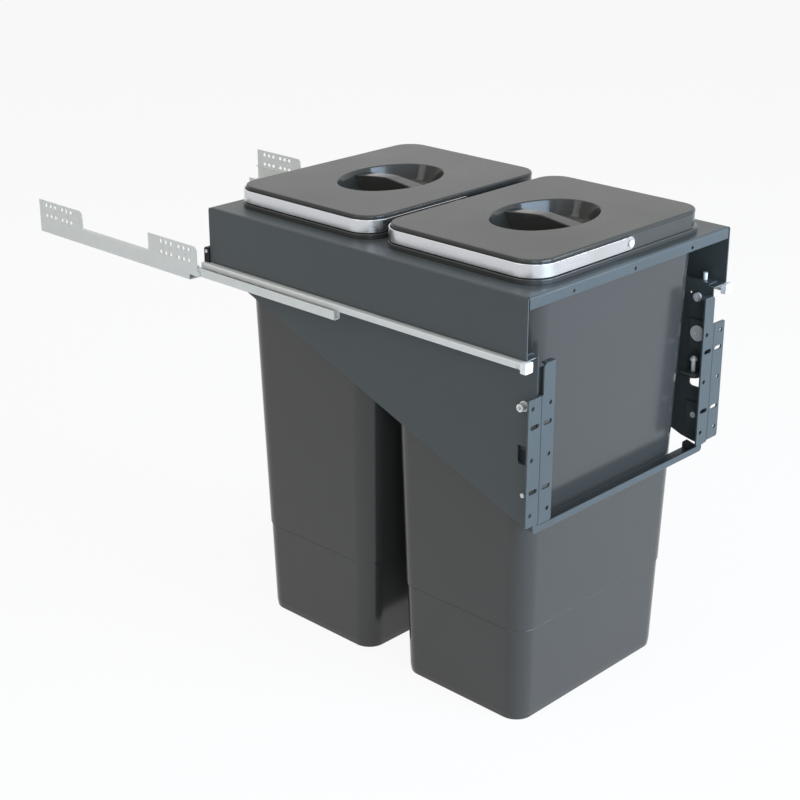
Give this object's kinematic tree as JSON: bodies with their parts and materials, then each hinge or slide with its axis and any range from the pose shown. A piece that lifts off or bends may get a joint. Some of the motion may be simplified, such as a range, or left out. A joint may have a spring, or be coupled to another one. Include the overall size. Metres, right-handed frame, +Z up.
{
  "type": "pull-out waste bin unit",
  "caption": "Pull-out waste bin unit for a base cabinet: steel tray on full-extension runners with door brackets, two deep lidded bins and swinging carrying bails.",
  "frame": {"origin": "under the middle of the whole open unit, level with the bottom of the bins", "axes": "+X to the right seen from the door, +Y back into the cabinet along the travel, +Z up"},
  "size_m": [0.364, 0.7818, 0.5305],
  "materials": {
    "painted_steel": "semi-gloss dark grey powder coat",
    "zinc_steel": "matt light grey zinc plating",
    "white_plastic": "white moulded plastic",
    "black_plastic": "black moulded plastic",
    "screw_steel": "bright zinc plating",
    "bin_plastic": "glossy dark grey polypropylene",
    "lid_plastic": "satin grey polypropylene",
    "bail_aluminium": "satin aluminium strip"
  },
  "bodies": {
    "cabinet": {"cabinet_rail_left": "zinc_steel", "cabinet_rail_right": "zinc_steel"},
    "pull_out": {"drawer_rail_left": "zinc_steel", "drawer_rail_right": "zinc_steel", "rail_end_caps": "white_plastic", "rear_hooks": "black_plastic", "hook_pins": "screw_steel", "tray": "painted_steel", "tray_screws": "screw_steel", "side_plate_left": "painted_steel", "side_plate_right": "painted_steel", "front_frame": "painted_steel", "door_bracket_left": "painted_steel", "door_bracket_right": "painted_steel", "clamp_bolts": "screw_steel", "clamp_washers": "screw_steel", "clamp_nuts": "screw_steel", "pivot_pins": "screw_steel"},
    "middle_rail_left": {"middle_rail_left": "zinc_steel"},
    "outer_carriage_left": {"outer_carriage_left": "black_plastic", "outer_rollers_left": "white_plastic"},
    "inner_carriage_left": {"inner_carriage_left": "black_plastic", "inner_rollers_left": "white_plastic"},
    "tilt_cam_left": {"tilt_cam_left": "screw_steel"},
    "height_adjuster_left": {"height_screw_left": "screw_steel", "thumb_wheel_left": "black_plastic"},
    "middle_rail_right": {"middle_rail_right": "zinc_steel"},
    "outer_carriage_right": {"outer_carriage_right": "black_plastic", "outer_rollers_right": "white_plastic"},
    "inner_carriage_right": {"inner_carriage_right": "black_plastic", "inner_rollers_right": "white_plastic"},
    "tilt_cam_right": {"tilt_cam_right": "screw_steel"},
    "height_adjuster_right": {"height_screw_right": "screw_steel", "thumb_wheel_right": "black_plastic"},
    "bin_front": {"bin_front": "bin_plastic", "bail_rivets_front": "screw_steel"},
    "lid_front": {"lid_front": "lid_plastic"},
    "bail_front": {"bail_front": "bail_aluminium"},
    "bin_rear": {"bin_rear": "bin_plastic", "bail_rivets_rear": "screw_steel"},
    "lid_rear": {"lid_rear": "lid_plastic"},
    "bail_rear": {"bail_rear": "bail_aluminium"}
  },
  "joints": [
    {"name": "tray_slide", "type": "slide", "parent": "cabinet", "child": "pull_out", "axis": [0, 1, 0], "range_m": [0, 0.465]},
    {"name": "middle_rail_left_slide", "type": "slide", "parent": "cabinet", "child": "middle_rail_left", "axis": [0, 1, 0], "range_m": [0, 0.2325]},
    {"name": "outer_carriage_left_slide", "type": "slide", "parent": "cabinet", "child": "outer_carriage_left", "axis": [0, 1, 0], "range_m": [0, 0.11625]},
    {"name": "inner_carriage_left_slide", "type": "slide", "parent": "middle_rail_left", "child": "inner_carriage_left", "axis": [0, 1, 0], "range_m": [0, 0.11625]},
    {"name": "tilt_cam_left_turn", "type": "hinge", "parent": "pull_out", "child": "tilt_cam_left", "pos_m": [-0.14925, -0.3668, 0.4257], "axis": [1, 0, 0], "range_deg": [-90, 90]},
    {"name": "height_adjuster_left_turn", "type": "hinge", "parent": "pull_out", "child": "height_adjuster_left", "pos_m": [-0.14, -0.3716, 0.3475], "axis": [0, 0, 1], "continuous": true},
    {"name": "middle_rail_right_slide", "type": "slide", "parent": "cabinet", "child": "middle_rail_right", "axis": [0, 1, 0], "range_m": [0, 0.2325]},
    {"name": "outer_carriage_right_slide", "type": "slide", "parent": "cabinet", "child": "outer_carriage_right", "axis": [0, 1, 0], "range_m": [0, 0.11625]},
    {"name": "inner_carriage_right_slide", "type": "slide", "parent": "middle_rail_right", "child": "inner_carriage_right", "axis": [0, 1, 0], "range_m": [0, 0.11625]},
    {"name": "tilt_cam_right_turn", "type": "hinge", "parent": "pull_out", "child": "tilt_cam_right", "pos_m": [0.14925, -0.3668, 0.4257], "axis": [1, 0, 0], "range_deg": [-90, 90]},
    {"name": "height_adjuster_right_turn", "type": "hinge", "parent": "pull_out", "child": "height_adjuster_right", "pos_m": [0.14, -0.3716, 0.3475], "axis": [0, 0, 1], "continuous": true},
    {"name": "bin_front_lift", "type": "slide", "parent": "pull_out", "child": "bin_front", "axis": [0, 0, 1], "range_m": [0, 0.55]},
    {"name": "lid_front_lift", "type": "slide", "parent": "bin_front", "child": "lid_front", "axis": [0, 0, 1], "range_m": [0, 0.2]},
    {"name": "bail_front_swing", "type": "hinge", "parent": "bin_front", "child": "bail_front", "pos_m": [0.006, -0.2679, 0.51855], "axis": [0, 1, 0], "range_deg": [0, 180]},
    {"name": "bin_rear_lift", "type": "slide", "parent": "pull_out", "child": "bin_rear", "axis": [0, 0, 1], "range_m": [0, 0.55]},
    {"name": "lid_rear_lift", "type": "slide", "parent": "bin_rear", "child": "lid_rear", "axis": [0, 0, 1], "range_m": [0, 0.2]},
    {"name": "bail_rear_swing", "type": "hinge", "parent": "bin_rear", "child": "bail_rear", "pos_m": [0.006, -0.0421, 0.51855], "axis": [0, 1, 0], "range_deg": [0, 180]}
  ],
  "couplings": [
    {"joint": "middle_rail_left_slide", "follows": "tray_slide", "ratio": 0.5},
    {"joint": "outer_carriage_left_slide", "follows": "tray_slide", "ratio": 0.25},
    {"joint": "inner_carriage_left_slide", "follows": "tray_slide", "ratio": 0.25},
    {"joint": "middle_rail_right_slide", "follows": "tray_slide", "ratio": 0.5},
    {"joint": "outer_carriage_right_slide", "follows": "tray_slide", "ratio": 0.25},
    {"joint": "inner_carriage_right_slide", "follows": "tray_slide", "ratio": 0.25}
  ]
}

* [GIVEN INSTRUCTION] Locate the word "materials" in the data above. Copy every line carrying it.

* [RESPONSE TO THIS TASK]
Give this object's kinematic tree as JSON: bodies with their parts and materials, then each hinge or slide with its axis and any range from the pose shown. A piece that lifts off or bends may get a joint. Some of the motion may be simplified, such as a range, or left out. A joint may have a spring, or be coupled to another one. Include the overall size. Metres, right-handed frame, +Z up.
  "materials": {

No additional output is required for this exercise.